**PROBLEM TO SOLVE**
Output the lines that follow exactly as they are.

##### DATA #####

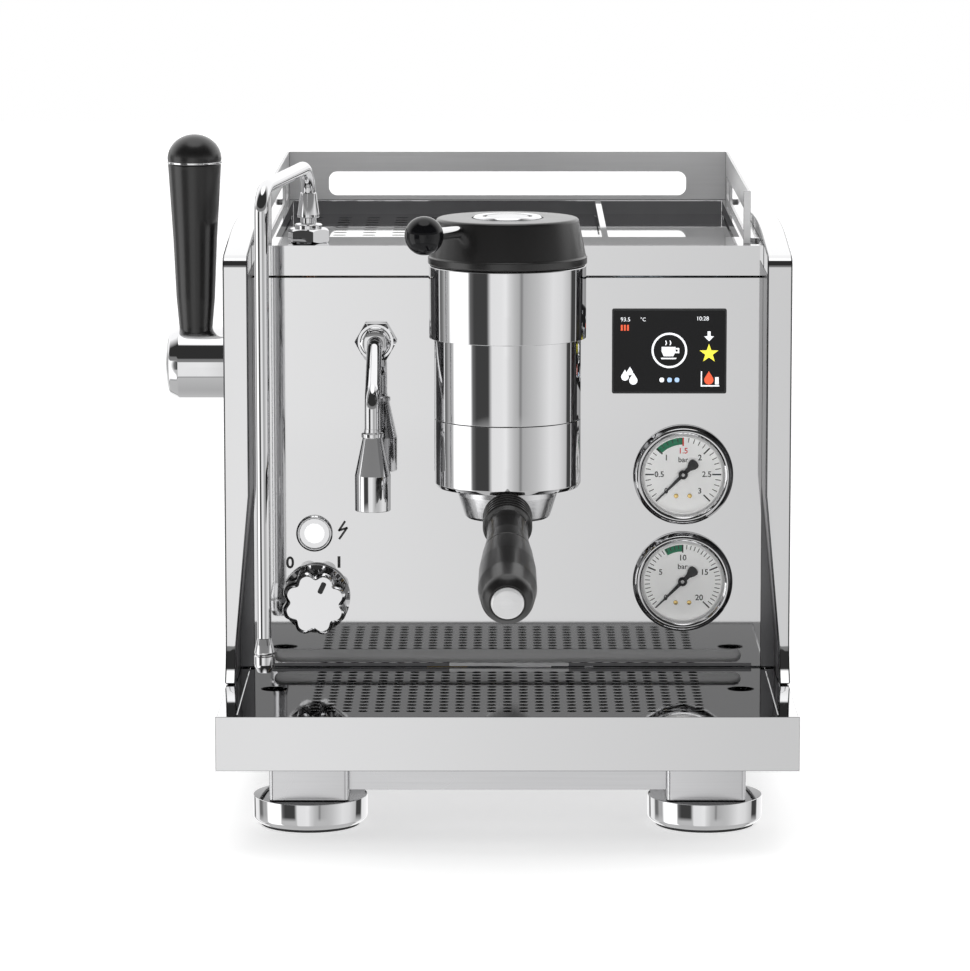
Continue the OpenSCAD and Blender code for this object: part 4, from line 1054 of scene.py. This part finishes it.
def knob_piece():
    """Fluted chrome knob: round skirt, eight flutes, flanks painted dark as shade and a bright flat face."""
    at, _ = joint("power_knob_turn")
    low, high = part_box("power_knob")
    turn = math.radians(25)
    flutes = 8
    gap = 1.4
    radius = (high.z - low.z) / 2 / MM
    depth = (high.y - low.y) / MM - 8
    levels = [(0, radius, 0), (4.4, radius, 0), (5.4, radius - 0.3, 2.6),
              (depth - 4.5, radius - 0.6, 3.2), (depth - 2.0, radius - 1.2, 3.3),
              (depth - 0.5, radius - 2.6, 3.2), (depth, radius - 3.6, 3.1)]
    work = bmesh.new()
    sides = 256
    rings = []
    for height, reach, flute in levels:
        ring = []
        for k in range(sides):
            angle = 2 * math.pi * k / sides
            share = (0.5 + 0.5 * math.cos(flutes * angle - math.pi)) ** 1.6
            out = reach - flute * share
            spot = Vector((math.sin(angle + turn) * out, -gap - height,
                           math.cos(angle + turn) * out))
            ring.append(work.verts.new(Vector((at.x, PANEL_Y, at.z)) + spot * MM))
        rings.append(ring)
    for low_ring, high_ring in zip(rings, rings[1:]):
        bridge(work, low_ring, high_ring)
    work.faces.new(rings[0])
    work.faces.new(rings[-1])
    mesh = meshed("knob_body", work)
    add_piece("knob_body", mesh, CHROME, "knob", ["power_knob"], 25)
    mesh.materials.append(SHADED_CHROME)
    # Faces that look forward keep the chrome; the flanks take the shaded copy, painted shade
    for face in mesh.polygons:
        face.material_index = 0 if abs(face.normal.y) > 0.5 else 1
    ahead = Vector((math.sin(turn), 0, math.cos(turn)))
    side = Vector((math.cos(turn), 0, -math.sin(turn)))
    face = Vector((at.x, PANEL_Y - (gap + depth - 0.8) * MM, at.z))
    mesh = flat_mesh("knob_pointer", [rounded_outline(3.4, 7.9, 1.2, 0, 11.5)], 1.0, face,
                     side, ahead)
    add_piece("knob_pointer", mesh, BLACK_PAINT, "knob")


def panel_pieces():
    """Plate behind the panel's long slot, its sill and tongue, and dark sheets painted as shade: on the sill, at
    the rear of the deck's recess and on the cheeks' inner walls.
    """
    behind = Vector((MID_X, PANEL_Y + 10 * MM, RIM_Z + 7 * MM))
    sill = Vector((MID_X, PANEL_Y - 0.2 * MM, RIM_Z))
    rear = Vector((MID_X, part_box("cup_plate")[1].y + 0.3 * MM, DECK_Z))
    for name, wide, tall, corner, x, y, thick, at, mat in (
            ("slot_backing", 312, 14, 2, 0, 0, 1.0, behind, RAIL),
            ("slot_sill", 318, 1.9, 0.5, 0, 1.6, 0.3, sill, SHADED_STEEL),
            ("slot_tongue", 78, 2.1, 0.6, 1, 1.7, 0.5, sill, RAIL),
            ("recess_rear", 303.6, 10.4, 0.3, 0, -5.6, 0.3, rear, SHADED_STEEL)):
        mesh = flat_mesh(name, [rounded_outline(wide, tall, corner, x, y)], thick, at)
        add_piece(name, mesh, mat)
    # Each cheek's inner wall in front of the panel, and the step between it and the panel, as dark sheets that
    # paint the shade in the gap
    inner = (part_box("right_cheek")[0].x - MID_X) / MM
    deep = 44.0
    at = Vector((MID_X, PANEL_Y - 2.1 * MM, RIM_Z))
    for k, hand in enumerate((-1, 1)):
        foot = hand * (inner + 8.8)
        slope = [(hand * inner, 262.0), (hand * inner, 120.0), (foot, 22.2), (foot, 1.0)]
        wall = slope + [(x - hand * 0.2, z) for x, z in reversed(slope)]
        step = slope[1:] + [(hand * inner, 1.0)]
        for name, outline, thick in ((f"cheek_shade_sheet_{k}", wall, deep),
                                     (f"cheek_step_{k}", step, 0.2)):
            add_piece(name, flat_mesh(name, [outline], thick, at), SHADED_STEEL)


# ---------------------------------------------------------------- putting it together
bpy.context.scene.view_settings.view_transform = "Standard"
add_camera()
add_world()
add_floor()
add_light("key", (-0.9, -1.6, 1.9), (0, 0, 0.2), (1.2, 1.2), 9)
add_light("fill", (1.4, -1.2, 1.2), (0, 0, 0.2), (1.0, 1.0), 4)

# CAD nodes that keep their own shape, with the width of the rounding on their edges in mm
SHEETS = {"left_cheek": 1.0, "right_cheek": 1.0, "front_panel": 0.25, "back_panel": 0.3,
          "top_cover": 0.9, "cup_plate": 0.3, "tank_lid": 0.3, "cup_rail": 0.45,
          "drip_tray": 0.9, "drip_grate": 0.2, "base_frame": 0.5, "foot_blocks": 0.8,
          "power_inlet": 0.4}
for node, obj in frame["nodes"].items():
    finish = FINISH[SLOTS[node]]
    for place in obj.material_slots:
        place.material = finish
for node, width in SHEETS.items():
    finish = RAIL if node == "cup_rail" else FINISH[SLOTS[node]]
    # Most nodes take the dark edge steel on their rounding, painted shade along the edges; the inlet and the grate
    # keep their own finish there
    refine(node, finish, width, finish if node in ("power_inlet", "drip_grate") else EDGE_SHADE)

group_pieces()
paddle_pieces()
portafilter_pieces()
lever_pieces()
wand_pieces()
spout_pieces()
foot_pieces()
gauge_pieces()
display_pieces()
lamp_pieces()
knob_piece()
panel_pieces()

#####

**EXERCISE OUTPUT**
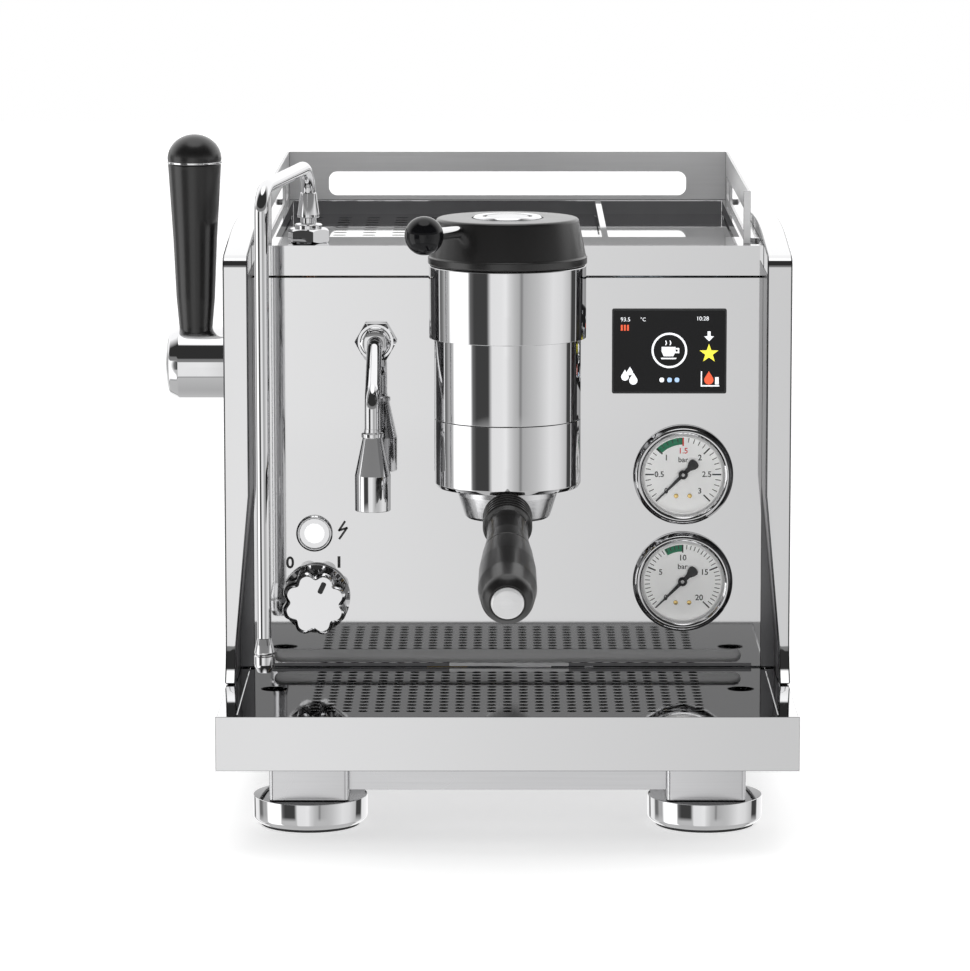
Continue the OpenSCAD and Blender code for this object: part 4, from line 1054 of scene.py. This part finishes it.
def knob_piece():
    """Fluted chrome knob: round skirt, eight flutes, flanks painted dark as shade and a bright flat face."""
    at, _ = joint("power_knob_turn")
    low, high = part_box("power_knob")
    turn = math.radians(25)
    flutes = 8
    gap = 1.4
    radius = (high.z - low.z) / 2 / MM
    depth = (high.y - low.y) / MM - 8
    levels = [(0, radius, 0), (4.4, radius, 0), (5.4, radius - 0.3, 2.6),
              (depth - 4.5, radius - 0.6, 3.2), (depth - 2.0, radius - 1.2, 3.3),
              (depth - 0.5, radius - 2.6, 3.2), (depth, radius - 3.6, 3.1)]
    work = bmesh.new()
    sides = 256
    rings = []
    for height, reach, flute in levels:
        ring = []
        for k in range(sides):
            angle = 2 * math.pi * k / sides
            share = (0.5 + 0.5 * math.cos(flutes * angle - math.pi)) ** 1.6
            out = reach - flute * share
            spot = Vector((math.sin(angle + turn) * out, -gap - height,
                           math.cos(angle + turn) * out))
            ring.append(work.verts.new(Vector((at.x, PANEL_Y, at.z)) + spot * MM))
        rings.append(ring)
    for low_ring, high_ring in zip(rings, rings[1:]):
        bridge(work, low_ring, high_ring)
    work.faces.new(rings[0])
    work.faces.new(rings[-1])
    mesh = meshed("knob_body", work)
    add_piece("knob_body", mesh, CHROME, "knob", ["power_knob"], 25)
    mesh.materials.append(SHADED_CHROME)
    # Faces that look forward keep the chrome; the flanks take the shaded copy, painted shade
    for face in mesh.polygons:
        face.material_index = 0 if abs(face.normal.y) > 0.5 else 1
    ahead = Vector((math.sin(turn), 0, math.cos(turn)))
    side = Vector((math.cos(turn), 0, -math.sin(turn)))
    face = Vector((at.x, PANEL_Y - (gap + depth - 0.8) * MM, at.z))
    mesh = flat_mesh("knob_pointer", [rounded_outline(3.4, 7.9, 1.2, 0, 11.5)], 1.0, face,
                     side, ahead)
    add_piece("knob_pointer", mesh, BLACK_PAINT, "knob")


def panel_pieces():
    """Plate behind the panel's long slot, its sill and tongue, and dark sheets painted as shade: on the sill, at
    the rear of the deck's recess and on the cheeks' inner walls.
    """
    behind = Vector((MID_X, PANEL_Y + 10 * MM, RIM_Z + 7 * MM))
    sill = Vector((MID_X, PANEL_Y - 0.2 * MM, RIM_Z))
    rear = Vector((MID_X, part_box("cup_plate")[1].y + 0.3 * MM, DECK_Z))
    for name, wide, tall, corner, x, y, thick, at, mat in (
            ("slot_backing", 312, 14, 2, 0, 0, 1.0, behind, RAIL),
            ("slot_sill", 318, 1.9, 0.5, 0, 1.6, 0.3, sill, SHADED_STEEL),
            ("slot_tongue", 78, 2.1, 0.6, 1, 1.7, 0.5, sill, RAIL),
            ("recess_rear", 303.6, 10.4, 0.3, 0, -5.6, 0.3, rear, SHADED_STEEL)):
        mesh = flat_mesh(name, [rounded_outline(wide, tall, corner, x, y)], thick, at)
        add_piece(name, mesh, mat)
    # Each cheek's inner wall in front of the panel, and the step between it and the panel, as dark sheets that
    # paint the shade in the gap
    inner = (part_box("right_cheek")[0].x - MID_X) / MM
    deep = 44.0
    at = Vector((MID_X, PANEL_Y - 2.1 * MM, RIM_Z))
    for k, hand in enumerate((-1, 1)):
        foot = hand * (inner + 8.8)
        slope = [(hand * inner, 262.0), (hand * inner, 120.0), (foot, 22.2), (foot, 1.0)]
        wall = slope + [(x - hand * 0.2, z) for x, z in reversed(slope)]
        step = slope[1:] + [(hand * inner, 1.0)]
        for name, outline, thick in ((f"cheek_shade_sheet_{k}", wall, deep),
                                     (f"cheek_step_{k}", step, 0.2)):
            add_piece(name, flat_mesh(name, [outline], thick, at), SHADED_STEEL)


# ---------------------------------------------------------------- putting it together
bpy.context.scene.view_settings.view_transform = "Standard"
add_camera()
add_world()
add_floor()
add_light("key", (-0.9, -1.6, 1.9), (0, 0, 0.2), (1.2, 1.2), 9)
add_light("fill", (1.4, -1.2, 1.2), (0, 0, 0.2), (1.0, 1.0), 4)

# CAD nodes that keep their own shape, with the width of the rounding on their edges in mm
SHEETS = {"left_cheek": 1.0, "right_cheek": 1.0, "front_panel": 0.25, "back_panel": 0.3,
          "top_cover": 0.9, "cup_plate": 0.3, "tank_lid": 0.3, "cup_rail": 0.45,
          "drip_tray": 0.9, "drip_grate": 0.2, "base_frame": 0.5, "foot_blocks": 0.8,
          "power_inlet": 0.4}
for node, obj in frame["nodes"].items():
    finish = FINISH[SLOTS[node]]
    for place in obj.material_slots:
        place.material = finish
for node, width in SHEETS.items():
    finish = RAIL if node == "cup_rail" else FINISH[SLOTS[node]]
    # Most nodes take the dark edge steel on their rounding, painted shade along the edges; the inlet and the grate
    # keep their own finish there
    refine(node, finish, width, finish if node in ("power_inlet", "drip_grate") else EDGE_SHADE)

group_pieces()
paddle_pieces()
portafilter_pieces()
lever_pieces()
wand_pieces()
spout_pieces()
foot_pieces()
gauge_pieces()
display_pieces()
lamp_pieces()
knob_piece()
panel_pieces()